A TensorFlow implementation of DeepMind's WaveNet paper

Overview

A TensorFlow implementation of DeepMind's WaveNet paper

Build Status

This is a TensorFlow implementation of the WaveNet generative neural network architecture for audio generation.

The WaveNet neural network architecture directly generates a raw audio waveform, showing excellent results in text-to-speech and general audio generation (see the DeepMind blog post and paper for details).

The network models the conditional probability to generate the next sample in the audio waveform, given all previous samples and possibly additional parameters.

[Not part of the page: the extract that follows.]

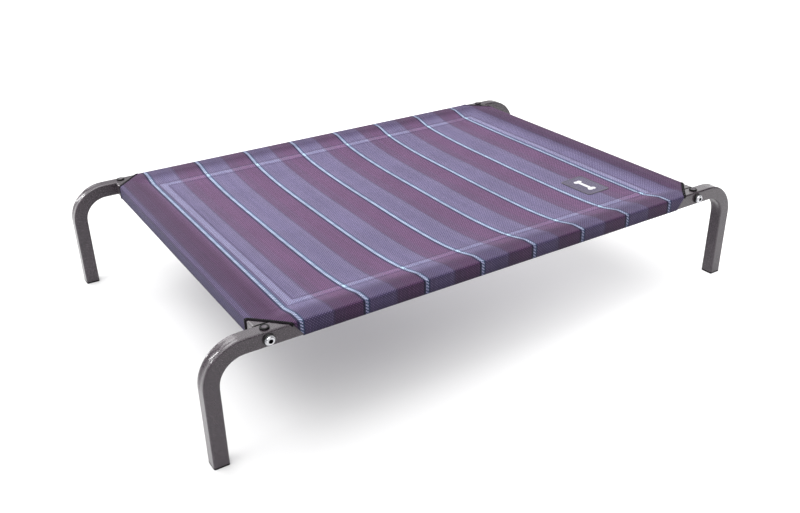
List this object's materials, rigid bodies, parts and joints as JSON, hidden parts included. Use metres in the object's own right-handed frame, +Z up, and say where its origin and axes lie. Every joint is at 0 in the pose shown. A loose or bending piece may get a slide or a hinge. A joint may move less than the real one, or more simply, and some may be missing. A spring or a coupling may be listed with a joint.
{
  "type": "raised pet bed",
  "caption": "Raised pet bed: striped mesh sling stretched in a bolted square-tube frame whose long rails bend down into legs.",
  "frame": {"origin": "on the floor, under the centre of the bed", "axes": "+X along the long side, +Y towards the far side, +Z up"},
  "size_m": [1.096, 0.7218, 0.2026],
  "materials": {
    "powder_coat": "dark grey hammertone powder coat",
    "black_nylon": "moulded black nylon",
    "bolt_steel": "bright zinc plated",
    "plug_plastic": "satin black moulding",
    "foot_rubber": "matt black rubber",
    "striped_mesh": "woven coated-yarn mesh, violet, mauve and pale blue stripes",
    "binding_tape": "black woven edge tape",
    "label_grey": "grey woven patch",
    "label_white": "white satin-stitch embroidery"
  },
  "bodies": {
    "root": {"near_side_rail": "powder_coat", "far_side_rail": "powder_coat", "left_end_rail": "powder_coat", "right_end_rail": "powder_coat", "end_insert_near_left": "black_nylon", "end_insert_near_right": "black_nylon", "end_insert_far_left": "black_nylon", "end_insert_far_right": "black_nylon", "insert_nut_near_left": "bolt_steel", "insert_nut_near_right": "bolt_steel", "insert_nut_far_left": "bolt_steel", "insert_nut_far_right": "bolt_steel", "bolt_washer_near_left": "black_nylon", "bolt_washer_near_right": "black_nylon", "bolt_washer_far_left": "black_nylon", "bolt_washer_far_right": "black_nylon", "corner_bolt_near_left": "bolt_steel", "corner_bolt_near_right": "bolt_steel", "corner_bolt_far_left": "bolt_steel", "corner_bolt_far_right": "bolt_steel", "rail_plug_near_left": "plug_plastic", "rail_plug_near_right": "plug_plastic", "rail_plug_far_left": "plug_plastic", "rail_plug_far_right": "plug_plastic", "foot_near_left": "foot_rubber", "foot_near_right": "foot_rubber", "foot_far_left": "foot_rubber", "foot_far_right": "foot_rubber", "sling_panel": "striped_mesh", "near_sleeve": "striped_mesh", "far_sleeve": "striped_mesh", "left_sleeve": "striped_mesh", "right_sleeve": "striped_mesh", "corner_binding_near_left": "binding_tape", "corner_binding_near_right": "binding_tape", "corner_binding_far_left": "binding_tape", "corner_binding_far_right": "binding_tape", "label_patch": "label_grey", "label_emblem": "label_white"}
  },
  "joints": []
}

After an audio preprocessing step, the input waveform is quantized to a fixed integer range. The integer amplitudes are then one-hot encoded to produce a tensor of shape (num_samples, num_channels).

A convolutional layer that only accesses the current and previous inputs then reduces the channel dimension.

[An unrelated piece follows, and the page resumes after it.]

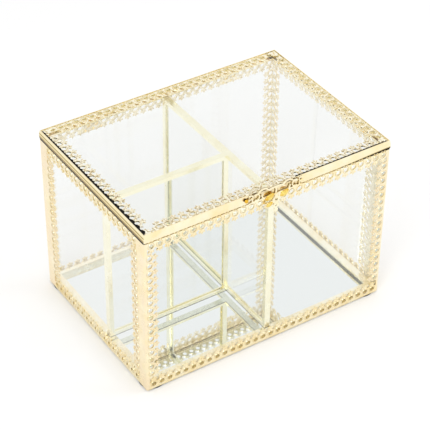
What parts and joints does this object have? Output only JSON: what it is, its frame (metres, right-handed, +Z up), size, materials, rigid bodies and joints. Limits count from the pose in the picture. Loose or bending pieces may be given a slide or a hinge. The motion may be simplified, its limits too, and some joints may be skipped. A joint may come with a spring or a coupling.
{
  "type": "glass jewelry box",
  "caption": "Rectangular clear glass jewelry box with pale gold lace edging, hinged lid, glass dividers over a mirror floor, and a scroll ornament on the lid's front.",
  "frame": {"origin": "middle of the footprint, on the surface that the feet stand on", "axes": "+X to the right along the long side, +Y from the ornament on the front to the hinges at the back, +Z up"},
  "size_m": [0.24, 0.177, 0.1675],
  "materials": {
    "champagne_gold": "polished pale gold plating",
    "amber_gold": "polished amber gold",
    "clear_glass": "clear polished",
    "mirror": "mirrored",
    "rubber": "matt"
  },
  "bodies": {
    "box_body": {"front_pane": "clear_glass", "back_pane": "clear_glass", "left_pane": "clear_glass", "right_pane": "clear_glass", "long_divider_pane": "clear_glass", "cross_divider_pane": "clear_glass", "mirror_floor": "mirror", "corner_post_front_left": "champagne_gold", "corner_post_front_right": "champagne_gold", "corner_post_back_left": "champagne_gold", "corner_post_back_right": "champagne_gold", "base_rail_front": "champagne_gold", "base_rail_back": "champagne_gold", "base_rail_left": "champagne_gold", "base_rail_right": "champagne_gold", "top_rim_front": "champagne_gold", "top_rim_back": "champagne_gold", "top_rim_left": "champagne_gold", "top_rim_right": "champagne_gold", "floor_trim_front": "champagne_gold", "floor_trim_back": "champagne_gold", "floor_trim_left": "champagne_gold", "floor_trim_right": "champagne_gold", "long_channel_bottom": "champagne_gold", "long_channel_top": "champagne_gold", "long_channel_front": "champagne_gold", "long_channel_back": "champagne_gold", "cross_channel_bottom": "champagne_gold", "cross_channel_top": "champagne_gold", "cross_channel_left": "champagne_gold", "cross_channel_right": "champagne_gold", "foot_front_left": "rubber", "foot_front_right": "rubber", "foot_back_left": "rubber", "foot_back_right": "rubber", "hinge_leaf_body_left": "champagne_gold", "hinge_leaf_body_right": "champagne_gold", "hinge_pin_left": "champagne_gold", "hinge_pin_right": "champagne_gold"},
    "lid": {"lid_pane": "clear_glass", "lid_rim_front": "champagne_gold", "lid_rim_back": "champagne_gold", "lid_rim_left": "champagne_gold", "lid_rim_right": "champagne_gold", "lid_lace_front": "champagne_gold", "lid_lace_back": "champagne_gold", "lid_lace_left": "champagne_gold", "lid_lace_right": "champagne_gold", "hinge_leaf_lid_left": "champagne_gold", "hinge_leaf_lid_right": "champagne_gold", "ornament_plate": "champagne_gold", "ornament_scroll": "champagne_gold", "ornament_tab": "champagne_gold", "ornament_petal_left": "amber_gold", "ornament_petal_right": "amber_gold", "ornament_petal_low": "amber_gold"}
  },
  "joints": [
    {"name": "lid_hinge", "type": "hinge", "parent": "box_body", "child": "lid", "pos_m": [0, 0.0869, 0.1564], "axis": [-1, 0, 0], "range_deg": [0, 100]}
  ]
}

The core of the network is constructed as a stack of causal dilated layers, each of which is a dilated convolution (convolution with holes), which only accesses the current and past audio samples.

The outputs of all layers are combined and extended back to the original number of channels by a series of dense postprocessing layers, followed by a softmax function to transform the outputs into a categorical distribution.

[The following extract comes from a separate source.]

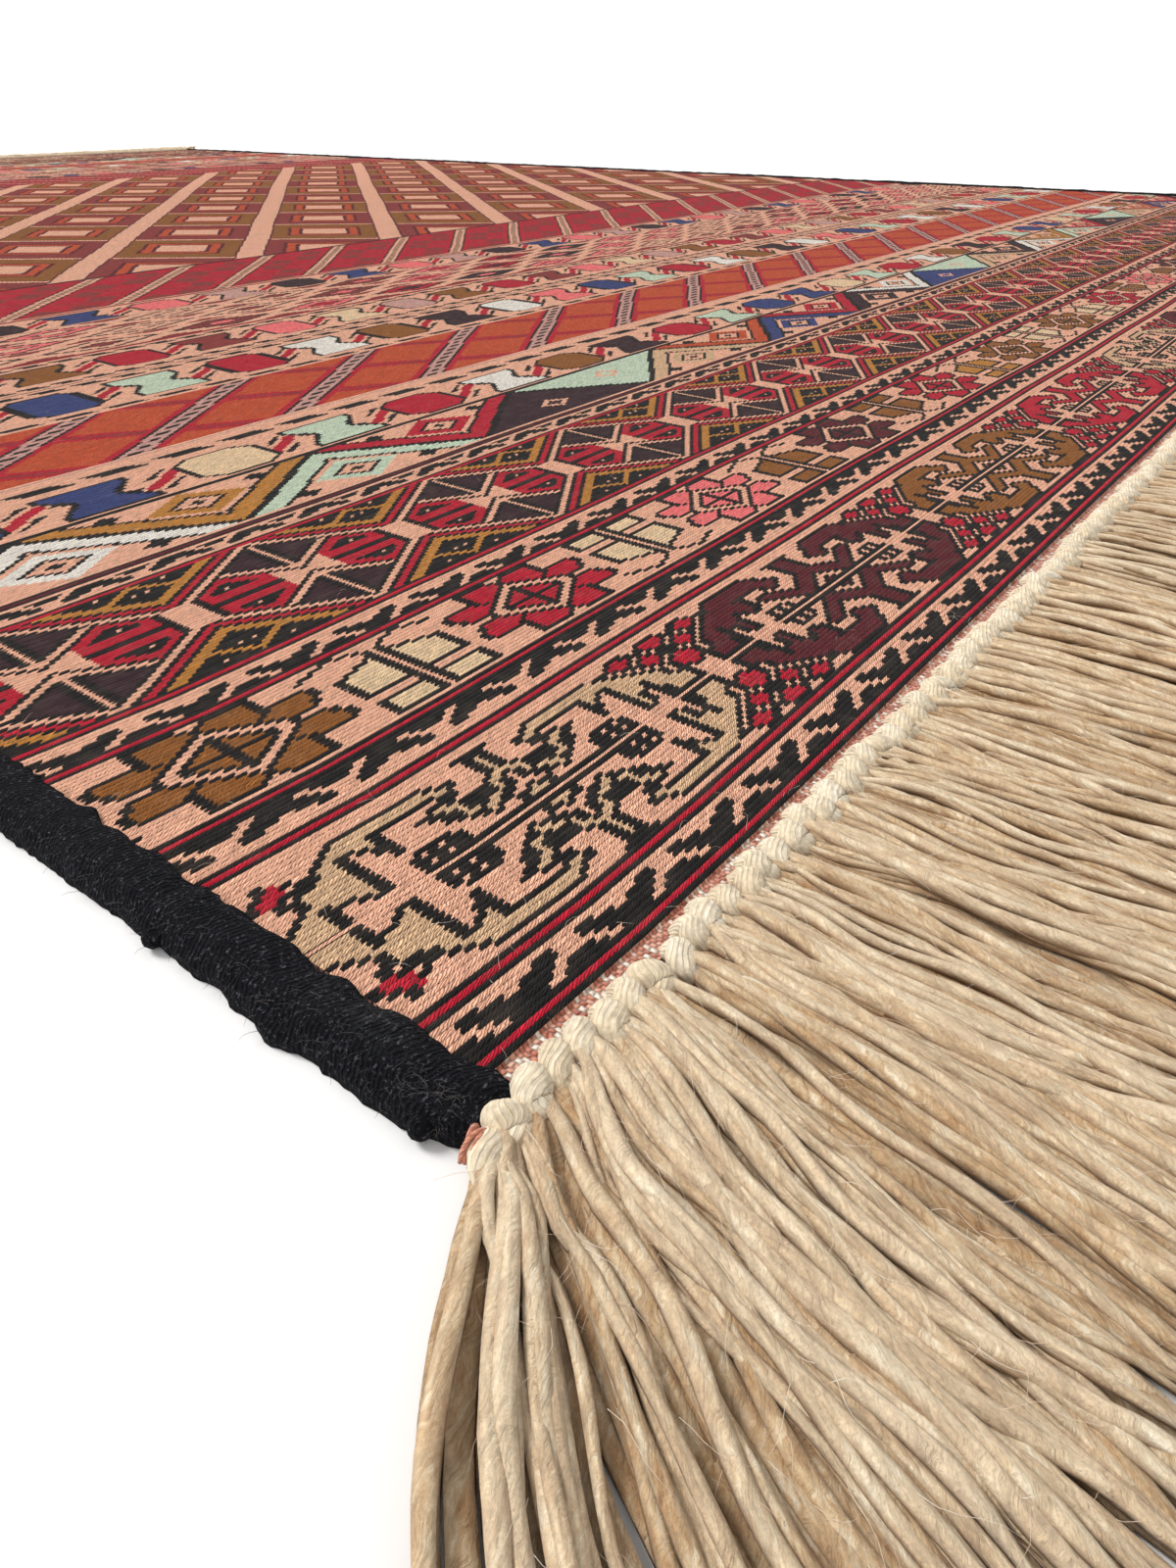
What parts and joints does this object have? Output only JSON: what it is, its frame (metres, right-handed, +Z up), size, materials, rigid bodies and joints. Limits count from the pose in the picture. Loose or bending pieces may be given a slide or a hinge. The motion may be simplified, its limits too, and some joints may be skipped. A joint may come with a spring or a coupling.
{
  "type": "kilim rug",
  "caption": "Flat-woven patterned wool rug with wrapped side edges and a knotted fringe along both ends, lying flat.",
  "frame": {"origin": "on the floor under the middle of the rug, at the centre of its bounding box's underside", "axes": "+Z up out of the patterned face, +Y along the rug's length, +X across its width to the right"},
  "size_m": [2.1396, 3.2555, 0.0097],
  "materials": {
    "woven_ground": "matt wool weft-wrapped weave in peach, red, black, maroon, ochre and cream bands",
    "side_binding": "matt navy-black wool wrapping, slightly hairy",
    "fringe_yarn": "undyed cream and tan plied wool, soft and slightly hairy"
  },
  "bodies": {
    "root": {"woven_ground": "woven_ground", "side_binding_left": "side_binding", "side_binding_right": "side_binding", "fringe_comb_near": "fringe_yarn", "fringe_comb_far": "fringe_yarn"}
  },
  "joints": []
}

The loss function is the cross-entropy between the output for each timestep and the input at the next timestep.

In this repository, the network implementation can be found in model.py.

Requirements

TensorFlow needs to be installed before running the training script. Code is tested on TensorFlow version 1.0.1 for Python 2.7 and Python 3.5.

In addition, librosa must be installed for reading and writing audio.

To install the required python packages, run

pip install -r requirements.txt

For GPU support, use

pip install -r requirements_gpu.txt

Training the network

You can use any corpus containing .wav files. We've mainly used the VCTK corpus (around 10.4GB, Alternative host) so far.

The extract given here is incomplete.